URS acknowledges these risks but believes its market selection and asset management capabilities create durable advantages. The firm is targeting submarkets with zoning constraints and land scarcity that limit new supply, and it's investing in property management technology to improve collections and reduce turnover — both critical levers for workforce housing performance.
What's Next for URS Capital
URS has approximately $180 million of dry powder remaining in Fund III and is actively pursuing additional workforce housing acquisitions in Florida, Tennessee, Georgia, and the Carolinas. The firm is also exploring build-to-core opportunities — acquiring land or entitled projects and partnering with developers to deliver workforce housing product from the ground up, a strategy that could offer higher returns but comes with construction and lease-up risk.

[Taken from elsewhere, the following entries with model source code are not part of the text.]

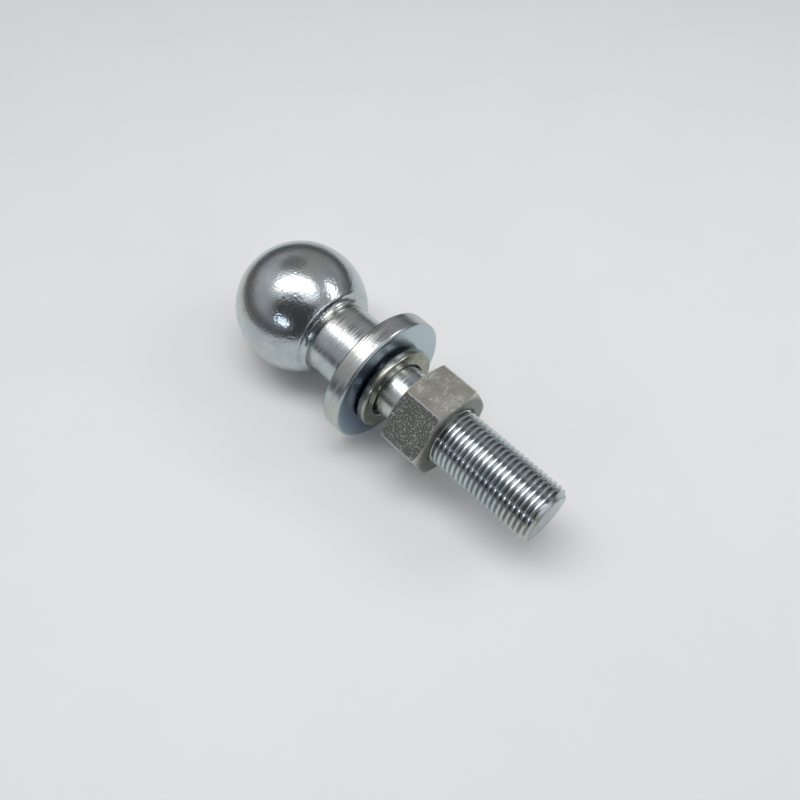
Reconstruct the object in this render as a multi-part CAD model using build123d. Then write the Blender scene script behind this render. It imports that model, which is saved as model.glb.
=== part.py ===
from build123d import *
from math import degrees, radians, sqrt, tan
import os

# A threaded tow ball, lying as it rests on a bench: the ball and the rim of the collar touch the
# ground, and the shank reaches out level behind them. Millimetres. The origin is the centre of the
# collar's seat, +X runs along the shank to its end, and +Z is up.

# Coupling ball
ball_diameter = 50.0
ball_to_seat = 47.4

# Turned relief under the ball. It falls from the ball in a cone to a sloping land, which steps down
# to the neck.
neck_diameter = 28.6
foot_height = 3.4
land_height = 1.6
land_drop = 0.3
land_width = 0.9
land_setback = 0.75

# Collar that seats on the bracket
collar_diameter = 50.0
collar_thickness = 7.5
collar_back_chamfer = 0.8
collar_front_chamfer = 0.6

# Shank. Its thread is rolled, so its plain part is as thick as the thread's pitch diameter, which is
# under the crest diameter by this share of the pitch.
shank_length = 73.4
thread_diameter = 22.0
thread_pitch = 2.0
flank_share = 0.6495
plain_length = 14.2
runout_length = 0.9
end_chamfer = 1.8

# Split spring washer, hung on the plain shank beside the collar
washer_bore = 23.0
washer_width = 5.1
washer_thickness = 3.3
washer_edge_chamfer = 0.6
washer_rise = 1.6
washer_gap = 2.2
washer_gap_angle = 30.0
washer_seat_clearance = 0.15
washer_hang_clearance = 0.2

# Hexagon nut, run up to the inner end of the thread
nut_across_flats = 32.0
nut_height = 17.5
nut_face_diameter = 30.0
nut_chamfer_angle = 20.0
nut_countersink_depth = 0.95
nut_running_clearance = 0.05
nut_setback = 0.55
nut_corner_angle = 48.8

# Turn of the stud's seam about X, which leaves a facet, and no corner, lowest and on the ground
# when the round faces are meshed
seam_angle = 2.8125

# Radii that several pieces share
ball_radius = ball_diameter / 2
neck_radius = neck_diameter / 2
collar_radius = collar_diameter / 2
thread_radius = thread_diameter / 2
plain_radius = (thread_diameter - flank_share * thread_pitch) / 2
washer_bore_radius = washer_bore / 2


def along_x(profile):
    """Turns a profile of the XY plane, whose Y is the radius, about the X axis."""
    return revolve(profile, Axis.X)


def ball_foot():
    """Where the ball's surface stops, above the neck by the height of the relief."""
    radius = neck_radius + foot_height
    return (-ball_to_seat + sqrt(ball_radius ** 2 - radius ** 2), radius)


def stud_profile():
    """Half section of the one-piece ball, neck, collar and shank."""
    step_x = -ball_to_seat + sqrt(ball_radius ** 2 - neck_radius ** 2) - land_setback
    land_start = (step_x - land_width, neck_radius + land_height)
    land_end = (step_x, neck_radius + land_height - land_drop)
    collar_back = -collar_thickness
    pole = (-ball_to_seat - ball_radius, 0)
    top = (-ball_to_seat, ball_radius)

    with BuildSketch() as section:
        with BuildLine():
            RadiusArc(pole, top, ball_radius)
            RadiusArc(top, ball_foot(), ball_radius)
            Polyline(
                ball_foot(),
                land_start,
                land_end,
                (step_x, neck_radius),
                (collar_back, neck_radius),
                (collar_back, collar_radius),
                (0, collar_radius),
                (0, plain_radius),
                (plain_length, plain_radius),
                (plain_length + runout_length, thread_radius),
                (shank_length - end_chamfer, thread_radius),
                (shank_length, thread_radius - end_chamfer),
                (shank_length, 0),
                pole,
            )
        make_face()
        chamfer(_corner(section, (collar_back, collar_radius)), collar_back_chamfer)
        chamfer(_corner(section, (0, collar_radius)), collar_front_chamfer)
    return section.sketch


def _corner(section, point):
    """The section's vertex nearest to a point."""
    return section.vertices().sort_by_distance((point[0], point[1], 0))[0]


def tow_ball_stud():
    return Rotation(seam_angle, 0, 0) * along_x(stud_profile())


def spring_washer():
    """One turn of flat bar wound into a shallow left-hand helix, cut square at its gap."""
    mean_radius = washer_bore_radius + washer_width / 2
    gap_angle = degrees(washer_gap / mean_radius)
    turn = (360 - gap_angle) / 360
    coil = Helix(pitch=washer_rise, height=washer_rise * turn, radius=mean_radius, lefthand=True)
    with BuildSketch(Plane(origin=coil @ 0, x_dir=(1, 0, 0), z_dir=coil % 0)) as bar:
        Rectangle(washer_width, washer_thickness)
        chamfer(bar.vertices(), washer_edge_chamfer)
    ring = sweep(bar.sketch, path=coil, is_frenet=True)
    ring = Rotation(0, 90, 0) * ring
    ring = Rotation(washer_gap_angle - gap_angle / 2, 0, 0) * ring
    seat_x = washer_seat_clearance + washer_thickness / 2
    hang = washer_bore_radius - plain_radius - washer_hang_clearance
    return Pos(seat_x, 0, -hang) * ring


def hex_nut():
    """Hexagon with both faces chamfered to a circle, and a countersunk bore."""
    inner_face = plain_length - nut_setback
    corner_radius = nut_across_flats / sqrt(3)
    face_radius = nut_face_diameter / 2
    chamfer_length = (corner_radius - face_radius) * tan(radians(nut_chamfer_angle))
    bore_radius = thread_radius + nut_running_clearance
    mouth_depth = nut_countersink_depth
    mouth_radius = bore_radius + mouth_depth

    hexagon = RegularPolygon(radius=corner_radius, side_count=6)
    prism = extrude(Plane.YZ * (Rot(0, 0, nut_corner_angle) * hexagon), nut_height)
    with BuildSketch() as section:
        with BuildLine():
            Polyline(
                (0, mouth_radius),
                (0, face_radius),
                (chamfer_length, corner_radius),
                (nut_height - chamfer_length, corner_radius),
                (nut_height, face_radius),
                (nut_height, mouth_radius),
                (nut_height - mouth_depth, bore_radius),
                (mouth_depth, bore_radius),
                close=True,
            )
        make_face()
    return Pos(inner_face, 0, 0) * (prism & along_x(section.sketch))


os.makedirs("parts", exist_ok=True)
pieces = {
    "tow_ball_stud": tow_ball_stud(),
    "spring_washer": spring_washer(),
    "hex_nut": hex_nut(),
}
for name, piece in pieces.items():
    piece.label = name
    export_step(piece, f"parts/{name}.step")
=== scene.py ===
import bmesh
import bpy
import math
from mathutils import Matrix, Vector


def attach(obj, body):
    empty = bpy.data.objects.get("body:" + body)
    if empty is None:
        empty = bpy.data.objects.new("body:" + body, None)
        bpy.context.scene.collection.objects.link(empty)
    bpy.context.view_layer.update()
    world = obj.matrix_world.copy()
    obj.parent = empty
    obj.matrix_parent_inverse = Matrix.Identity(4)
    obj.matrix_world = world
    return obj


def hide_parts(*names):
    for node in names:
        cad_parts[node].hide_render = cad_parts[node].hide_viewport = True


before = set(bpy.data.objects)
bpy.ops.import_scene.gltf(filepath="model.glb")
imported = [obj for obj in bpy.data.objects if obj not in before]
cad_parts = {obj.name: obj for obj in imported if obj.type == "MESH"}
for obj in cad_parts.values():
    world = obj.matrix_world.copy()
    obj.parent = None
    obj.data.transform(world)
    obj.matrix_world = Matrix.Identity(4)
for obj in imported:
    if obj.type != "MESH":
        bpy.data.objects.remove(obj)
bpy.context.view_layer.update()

# Sizes in millimetres, which MM turns into metres. The origin is the centre of the collar's seat, and
# +X runs along the shank to its end.
MM = 0.001

# Coupling ball
BALL_R = 25.0
BALL_X = -47.4

# Relief under the ball: a slightly hollow cone, a sloping land and a step down to the neck
NECK_R = 14.3
FOOT_H = 3.4
FOOT_SAG = 0.12
LAND_H = 1.6
LAND_DROP = 0.3
LAND_W = 0.9
LAND_BACK = 0.75

# Collar, whose seat is its face towards the shank
COLLAR_R = 25.0
COLLAR_T = 7.5
COLLAR_ROUND = 0.9
SEAT_BEVEL = 0.6
SEAT_BEVEL_ROUND = 0.15

# Shank: plain beside the collar, with a thread that rises out of it over RUNOUT_L
PLAIN_R = 10.35
PLAIN_L = 14.2
THREAD_R = 11.0
PITCH = 2.0
RUNOUT_L = 1.6
SHANK_L = 73.4
END_CHAMFER = 1.8
END_RIM = 0.25

# Small forms of the stud's section, each from the edge that it rounds or cuts: distance along X and
# height over the surface
LAND_EDGE = ((-0.12, 0.02), (0.0, -0.12))
GROOVE = ((0.0, -0.3), (0.05, -0.4), (0.2, -0.4), (0.3, -0.2), (0.38, -0.06), (0.55, 0.0))
NECK_FILLET = ((-0.35, 0.0), (-0.1, 0.08), (0.0, 0.35))
SEAT_EDGE = ((-0.12, -0.60), (-0.03, -0.70), (0.0, -0.82))
SHANK_FILLET = ((0.0, 0.4), (0.1, 0.12), (0.4, 0.0))

# Half of the thread's section, from the middle of a crest to the middle of a root: distance along X
# and depth under the crest. The other half mirrors it. Shank and nut share it, so that they stay in
# step.
HALF_THREAD = [(0.0, 0.0), (0.20, 0.01), (0.35, 0.04), (0.45, 0.15), (0.58, 0.49), (0.71, 0.82),
               (0.82, 1.04), (0.92, 1.13), (PITCH / 2, 1.15)]
THREAD = HALF_THREAD + [(PITCH - along, depth) for along, depth in HALF_THREAD[-2:0:-1]]

# Split spring washer, hung on the plain shank beside the collar. Its gap lies on the side of +Y,
# WASHER_GAP_ANGLE away from straight down.
WASHER_BORE_R = 11.5
WASHER_W = 5.1
WASHER_T = 3.3
WASHER_RIM_ROUND = 0.8
WASHER_BORE_ROUND = 0.45
WASHER_CUT_ROUND = 0.15
WASHER_RISE = 1.6
WASHER_GAP = 2.2
WASHER_GAP_ANGLE = 30.0
WASHER_SEAT_CLEARANCE = 0.15
WASHER_HANG_CLEARANCE = 0.2

# Hexagon nut, run up to the inner end of the thread
NUT_AF = 32.0
NUT_H = 17.5
NUT_SETBACK = 0.55
NUT_X = PLAIN_L - NUT_SETBACK
NUT_FACE_R = 15.0
NUT_MOUTH_R = 12.0
NUT_CHAMFER_ANGLE = 20.0
NUT_CORNER_ANGLE = 48.8
NUT_CORNER_ROUND = 0.24
NUT_THREAD_CLEARANCE = 0.14
NUT_ROOT_CLEARANCE = 0.05

# Fineness of the meshes, in steps round the axis
STUD_STEPS = 128
WASHER_STEPS = 220
NUT_STEPS = 216

# Vertices nearer to each other than WELD, in metres, are made one. Faces shorter along X than FLAT, in
# millimetres, are left out.
WELD = 1e-6
FLAT = 1e-7


# Mesh helpers

def add_object(name, verts, faces):
    """A mesh object from vertices in millimetres."""
    mesh = bpy.data.meshes.new(name)
    mesh.from_pydata([(x * MM, y * MM, z * MM) for x, y, z in verts], [], faces)
    mesh.validate()
    mesh.update()
    obj = bpy.data.objects.new(name, mesh)
    bpy.context.scene.collection.objects.link(obj)
    return obj


def weld(obj):
    """Joins the vertices that meet at seams and turns all faces outwards."""
    bm = bmesh.new()
    bm.from_mesh(obj.data)
    bmesh.ops.remove_doubles(bm, verts=bm.verts, dist=WELD)
    bmesh.ops.recalc_face_normals(bm, faces=bm.faces)
    bm.to_mesh(obj.data)
    bm.free()
    obj.data.update()


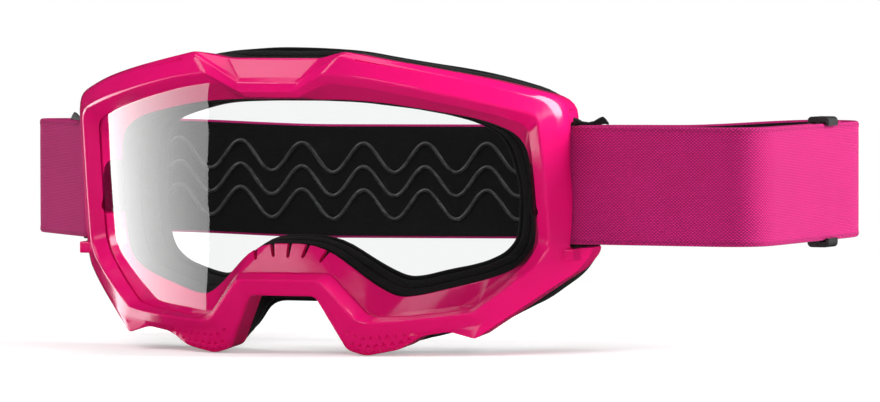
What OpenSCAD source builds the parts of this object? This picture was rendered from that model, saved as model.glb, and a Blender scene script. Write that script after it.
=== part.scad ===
// Motocross goggles: a wrapped frame with a single lens, a three-layer face foam
// and an elastic strap with two sliders. Millimetres, +Z up, the wearer looks along -Y.
// The origin is the middle of the face seal, on the plane of symmetry of the frame.

/* [Frame] */
// Width of the frame across its lower corners
frame_w = 191; // [160:1:220]
// Height of the frame from the cheek ridges to the brow peaks
frame_h = 105.6; // [90:0.1:122]
// Radius at which the front wraps round the face, seen from above
wrap_r = 110; // [100:1:140]
// How far the brow leans forward over each millimetre of height
rake = 0.18; // [0.1:0.01:0.24]
// Depth of the frame's outer wall, front to back
wall_depth = 15; // [12:0.5:18]
// Thickness of the frame's walls
wall = 2.2; // [1.8:0.1:2.6]

// Length of each vent along the wall
vent_l = 12; // [8:0.5:14]
// Width of each vent, front to back
vent_d = 5; // [3:0.5:6]

/* [Lens] */
// Thickness of the lens
lens_t = 1.2; // [0.8:0.1:1.6]
// How far the lens reaches into its groove
lens_lip = 2; // [1.5:0.1:2.4]
// Clearance round the lens in its groove
lens_gap = 0.2; // [0.1:0.05:0.4]

/* [Face foam] */
// Depth of the whole foam stack at the outer edge
foam_t = 17; // [14:0.5:22]
// Share of the stack that is the firm base layer
base_share = 0.36; // [0.25:0.01:0.45]
// Share of the stack that is the fleece against the face
fleece_share = 0.2; // [0.12:0.01:0.3]
// Clearance between the foam layers and in front of the stack
foam_gap = 0.3; // [0.2:0.05:0.6]
// Thickness of the open-cell strip behind the vents
vent_foam_t = 1.6; // [1:0.1:2]

/* [Strap] */
// Width of the elastic webbing
strap_w = 41; // [34:0.5:42]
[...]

Beyond multi-family, URS has quietly been building a single-family rental portfolio, acquiring homes in the $250,000-$400,000 range in suburban markets adjacent to its multi-family holdings. The firm sees potential synergies between the two strategies, targeting similar tenant demographics and leveraging shared property management infrastructure.
The firm is also exploring fund structures that would allow it to hold workforce housing assets longer term rather than targeting 3-5 year exits. A permanent capital vehicle — potentially structured as a real estate investment trust or a long-duration fund — could allow URS to capture ongoing cash flow rather than relying solely on appreciation and exit timing.
For now, though, the focus is execution. URS has three new properties to renovate, lease up, and stabilize over the next 18-24 months. If the firm hits its return targets, expect the playbook to repeat — and the workforce housing thesis to get a lot more crowded.